• Available data:
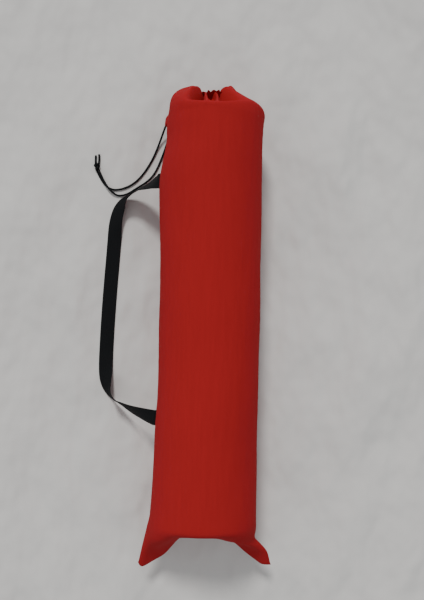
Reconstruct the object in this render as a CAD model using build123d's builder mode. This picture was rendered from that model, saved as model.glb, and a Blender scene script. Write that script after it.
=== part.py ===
"""A long drawstring carry bag, packed with a rolled foam mat and lying on a floor.

Millimetres. +Y runs along the bag to its gathered mouth, +Z is up, and the shoulder strap is on the -X side.
The origin is the middle of the flat patch that the packed bag rests on.
"""

import os
from math import pi, radians, tan

from build123d import *

# --- driving dimensions ---
BAG_R = 83.0  # outer radius of the packed bag
CLOTH = 1.0  # thickness that stands for the sewn cloth
AXIS_Z = 80.5  # height of the bag's axis; under BAG_R, so the bag sits on a flat patch
BARREL_HALF = 322.0  # the round barrel runs this far each way along Y
RIM_R = 7.0  # rounding of the cloth over the ends of the roll
FOOT_Y = -350.0  # middle of the bottom seam
FIN = 3.0  # two layers of cloth pressed flat at the corners

MAT_LENGTH = 640.0  # width of the mat, which is the length of its roll
MAT_THICK = 10.0
MAT_PITCH = 10.3  # one turn of the roll to the next
MAT_R = 80.2  # reach of the last half-turn, which ends on the floor side
MAT_HALF_TURNS = 12
MAT_Z = 81.6  # the roll rests on the cloth below it

# The gathered end, from the rim of the barrel to the channel: (distance from the axis, Y).
MOUTH_PROFILE = [(80, 335), (70, 347), (59, 354.5), (45, 362), (31, 369), (22, 372.5)]
HEM_INNER_R, HEM_OUTER_R = 5.0, 14.0  # the drawstring channel, gathered into a thick ring
HEM_Y0, HEM_Y1 = 352.0, 368.0
HEM_EDGE_R = 3.0
LOOP_R = 9.5  # the cord's ring inside the channel
LOOP_Y = 358.0

CORD_D = 3.5
CORD_TUNNEL_D = CORD_D + 0.7
EXIT_X, EXIT_Z = 2.4, 71.0  # the two tails leave the underside of the gathered ring side by side
FLOOR_Z = CORD_D / 2 + 0.1  # centre of a cord that lies on the floor

WEB_W, WEB_T = 25.0, 1.6  # webbing
STRAP_Y_UPPER, STRAP_Y_LOWER = 221.5, -167.0  # where the side seam holds the strap
SEAM_GAP = 1.3  # room at the fold, where the swinging loop leaves the sewn-in end
STRAP_END_REACH = 18.0  # webbing caught behind the side seam

THREAD = 0.6
THREAD_LINE = 1.0  # width of a run of stitches

BARREL_AXIS = Axis((0, 0, AXIS_Z), (0, 1, 0))
SEAM_PLANE = Plane.XY.offset(AXIS_Z)

# The strap's route from the upper to the lower end: a point on its middle line and how far its outer edge
# leans down, in degrees. It comes down off the side seam, turns on edge and lies flat along the floor.
STRAP_ROUTE = [
    ((-BAG_R - CLOTH - SEAM_GAP, STRAP_Y_UPPER, AXIS_Z), 0),
    ((-90.5, 221.3, 78), 12),
    ((-97.8, 220.9, 69), 32),
    ((-109.3, 219.3, 54), 52),
    ((-122.7, 217.2, 38.5), 67),
    ((-135, 213, 27.5), 76),
    ((-143.7, 207.5, 20), 75),
    ((-151.5, 201.5, 15), 60),
    ((-158.5, 193.5, 10.5), 40),
    ((-164.3, 183, 8), 28),
    ((-168.5, 168.6, 6.2), 21),
    ((-170.6, 154.8, 4.5), 14),
    ((-172, 131, 1.6), 1),
    ((-174, 100, 1.0), 0),
    ((-179, 20, 1.0), 0),
    ((-182, -50, 1.0), 0),
    ((-182.7, -95, 2.4), 5),
    ((-180.7, -120.5, 8), 31),
    ((-174.5, -137, 12.8), 56),
    ((-162.5, -150, 21.5), 77),
    ((-146, -157.2, 32), 64),
    ((-128.4, -162, 46.5), 47),
    ((-106, -165.2, 66), 25),
    ((-94.5, -166.4, 75), 11),
    ((-BAG_R - CLOTH - SEAM_GAP, STRAP_Y_LOWER, AXIS_Z), 0),
]

# The two free tails of the drawstring: out of the gathered mouth, down round the end of the roll, along the
# floor and in a hook to the knot that ties them together.
TAIL_FRONT_ROUTE = [
    (-EXIT_X, HEM_Y0 + 2, EXIT_Z),
    (-EXIT_X, 376.5, EXIT_Z),
    (-15, 380.5, 57),
    (-38, 375.5, 45.5),
    (-61, 362, 36),
    (-76, 345, 28),
    (-85.5, 328, 15),
    (-96.5, 302, 3.5),
    (-108, 274.5, FLOOR_Z),
    (-121.5, 251.5, FLOOR_Z),
    (-136.5, 234.5, FLOOR_Z),
    (-152.5, 224.5, FLOOR_Z),
    (-169, 220, FLOOR_Z),
    (-182, 221.5, FLOOR_Z),
    (-192.5, 231.5, FLOOR_Z),
    (-201, 246, FLOOR_Z),
    (-207.9, 258, 3.3),
]
TAIL_BACK_ROUTE = [
    (EXIT_X, HEM_Y0 + 2, EXIT_Z),
    (EXIT_X, 376, EXIT_Z),
    (-7.5, 380, 54),
    (-29, 374.8, 41),
    (-51, 362, 29),
    (-66, 345, 18),
    (-76, 325, 9),
    (-83.5, 301, 2.7),
    (-92.5, 275, FLOOR_Z),
    (-103, 250.5, FLOOR_Z),
    (-116, 235.5, FLOOR_Z),
    (-133, 225, FLOOR_Z),
    (-150, 213.5, FLOOR_Z),
    (-167, 210, FLOOR_Z),
    (-177.5, 217, 4.9),
    (-185.5, 226, 6.2),
    (-195.5, 242, 5.7),
    (-203.0, 257.5, 3.7),
]
KNOT_X, KNOT_Y, KNOT_Z = -205.4, 261.0, 5.6
KNOT_HALF_LENGTH, KNOT_HALF_WIDTH = 7.0, 5.4
END_FRONT_ROUTE = [(-207.9, 264, 3.3), (-208.6, 272.5, FLOOR_Z + 0.4), (-208.2, 280, FLOOR_Z + 0.4)]
END_BACK_ROUTE = [(-203.0, 264, 3.3), (-201.4, 273, FLOOR_Z + 0.4), (-202.4, 282, FLOOR_Z + 0.4)]
SEAL_R = 2.1  # melted bead on a cut end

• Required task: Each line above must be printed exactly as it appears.

• Answer for this exercise:
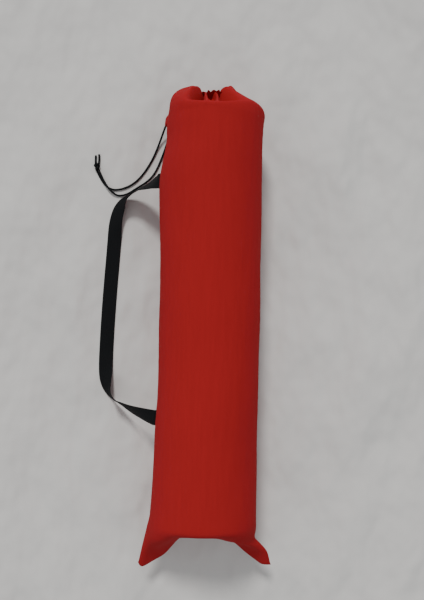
Reconstruct the object in this render as a CAD model using build123d's builder mode. This picture was rendered from that model, saved as model.glb, and a Blender scene script. Write that script after it.
=== part.py ===
"""A long drawstring carry bag, packed with a rolled foam mat and lying on a floor.

Millimetres. +Y runs along the bag to its gathered mouth, +Z is up, and the shoulder strap is on the -X side.
The origin is the middle of the flat patch that the packed bag rests on.
"""

import os
from math import pi, radians, tan

from build123d import *

# --- driving dimensions ---
BAG_R = 83.0  # outer radius of the packed bag
CLOTH = 1.0  # thickness that stands for the sewn cloth
AXIS_Z = 80.5  # height of the bag's axis; under BAG_R, so the bag sits on a flat patch
BARREL_HALF = 322.0  # the round barrel runs this far each way along Y
RIM_R = 7.0  # rounding of the cloth over the ends of the roll
FOOT_Y = -350.0  # middle of the bottom seam
FIN = 3.0  # two layers of cloth pressed flat at the corners

MAT_LENGTH = 640.0  # width of the mat, which is the length of its roll
MAT_THICK = 10.0
MAT_PITCH = 10.3  # one turn of the roll to the next
MAT_R = 80.2  # reach of the last half-turn, which ends on the floor side
MAT_HALF_TURNS = 12
MAT_Z = 81.6  # the roll rests on the cloth below it

# The gathered end, from the rim of the barrel to the channel: (distance from the axis, Y).
MOUTH_PROFILE = [(80, 335), (70, 347), (59, 354.5), (45, 362), (31, 369), (22, 372.5)]
HEM_INNER_R, HEM_OUTER_R = 5.0, 14.0  # the drawstring channel, gathered into a thick ring
HEM_Y0, HEM_Y1 = 352.0, 368.0
HEM_EDGE_R = 3.0
LOOP_R = 9.5  # the cord's ring inside the channel
LOOP_Y = 358.0

CORD_D = 3.5
CORD_TUNNEL_D = CORD_D + 0.7
EXIT_X, EXIT_Z = 2.4, 71.0  # the two tails leave the underside of the gathered ring side by side
FLOOR_Z = CORD_D / 2 + 0.1  # centre of a cord that lies on the floor

WEB_W, WEB_T = 25.0, 1.6  # webbing
STRAP_Y_UPPER, STRAP_Y_LOWER = 221.5, -167.0  # where the side seam holds the strap
SEAM_GAP = 1.3  # room at the fold, where the swinging loop leaves the sewn-in end
STRAP_END_REACH = 18.0  # webbing caught behind the side seam

THREAD = 0.6
THREAD_LINE = 1.0  # width of a run of stitches

BARREL_AXIS = Axis((0, 0, AXIS_Z), (0, 1, 0))
SEAM_PLANE = Plane.XY.offset(AXIS_Z)

# The strap's route from the upper to the lower end: a point on its middle line and how far its outer edge
# leans down, in degrees. It comes down off the side seam, turns on edge and lies flat along the floor.
STRAP_ROUTE = [
    ((-BAG_R - CLOTH - SEAM_GAP, STRAP_Y_UPPER, AXIS_Z), 0),
    ((-90.5, 221.3, 78), 12),
    ((-97.8, 220.9, 69), 32),
    ((-109.3, 219.3, 54), 52),
    ((-122.7, 217.2, 38.5), 67),
    ((-135, 213, 27.5), 76),
    ((-143.7, 207.5, 20), 75),
    ((-151.5, 201.5, 15), 60),
    ((-158.5, 193.5, 10.5), 40),
    ((-164.3, 183, 8), 28),
    ((-168.5, 168.6, 6.2), 21),
    ((-170.6, 154.8, 4.5), 14),
    ((-172, 131, 1.6), 1),
    ((-174, 100, 1.0), 0),
    ((-179, 20, 1.0), 0),
    ((-182, -50, 1.0), 0),
    ((-182.7, -95, 2.4), 5),
    ((-180.7, -120.5, 8), 31),
    ((-174.5, -137, 12.8), 56),
    ((-162.5, -150, 21.5), 77),
    ((-146, -157.2, 32), 64),
    ((-128.4, -162, 46.5), 47),
    ((-106, -165.2, 66), 25),
    ((-94.5, -166.4, 75), 11),
    ((-BAG_R - CLOTH - SEAM_GAP, STRAP_Y_LOWER, AXIS_Z), 0),
]

# The two free tails of the drawstring: out of the gathered mouth, down round the end of the roll, along the
# floor and in a hook to the knot that ties them together.
TAIL_FRONT_ROUTE = [
    (-EXIT_X, HEM_Y0 + 2, EXIT_Z),
    (-EXIT_X, 376.5, EXIT_Z),
    (-15, 380.5, 57),
    (-38, 375.5, 45.5),
    (-61, 362, 36),
    (-76, 345, 28),
    (-85.5, 328, 15),
    (-96.5, 302, 3.5),
    (-108, 274.5, FLOOR_Z),
    (-121.5, 251.5, FLOOR_Z),
    (-136.5, 234.5, FLOOR_Z),
    (-152.5, 224.5, FLOOR_Z),
    (-169, 220, FLOOR_Z),
    (-182, 221.5, FLOOR_Z),
    (-192.5, 231.5, FLOOR_Z),
    (-201, 246, FLOOR_Z),
    (-207.9, 258, 3.3),
]
TAIL_BACK_ROUTE = [
    (EXIT_X, HEM_Y0 + 2, EXIT_Z),
    (EXIT_X, 376, EXIT_Z),
    (-7.5, 380, 54),
    (-29, 374.8, 41),
    (-51, 362, 29),
    (-66, 345, 18),
    (-76, 325, 9),
    (-83.5, 301, 2.7),
    (-92.5, 275, FLOOR_Z),
    (-103, 250.5, FLOOR_Z),
    (-116, 235.5, FLOOR_Z),
    (-133, 225, FLOOR_Z),
    (-150, 213.5, FLOOR_Z),
    (-167, 210, FLOOR_Z),
    (-177.5, 217, 4.9),
    (-185.5, 226, 6.2),
    (-195.5, 242, 5.7),
    (-203.0, 257.5, 3.7),
]
KNOT_X, KNOT_Y, KNOT_Z = -205.4, 261.0, 5.6
KNOT_HALF_LENGTH, KNOT_HALF_WIDTH = 7.0, 5.4
END_FRONT_ROUTE = [(-207.9, 264, 3.3), (-208.6, 272.5, FLOOR_Z + 0.4), (-208.2, 280, FLOOR_Z + 0.4)]
END_BACK_ROUTE = [(-203.0, 264, 3.3), (-201.4, 273, FLOOR_Z + 0.4), (-202.4, 282, FLOOR_Z + 0.4)]
SEAL_R = 2.1  # melted bead on a cut end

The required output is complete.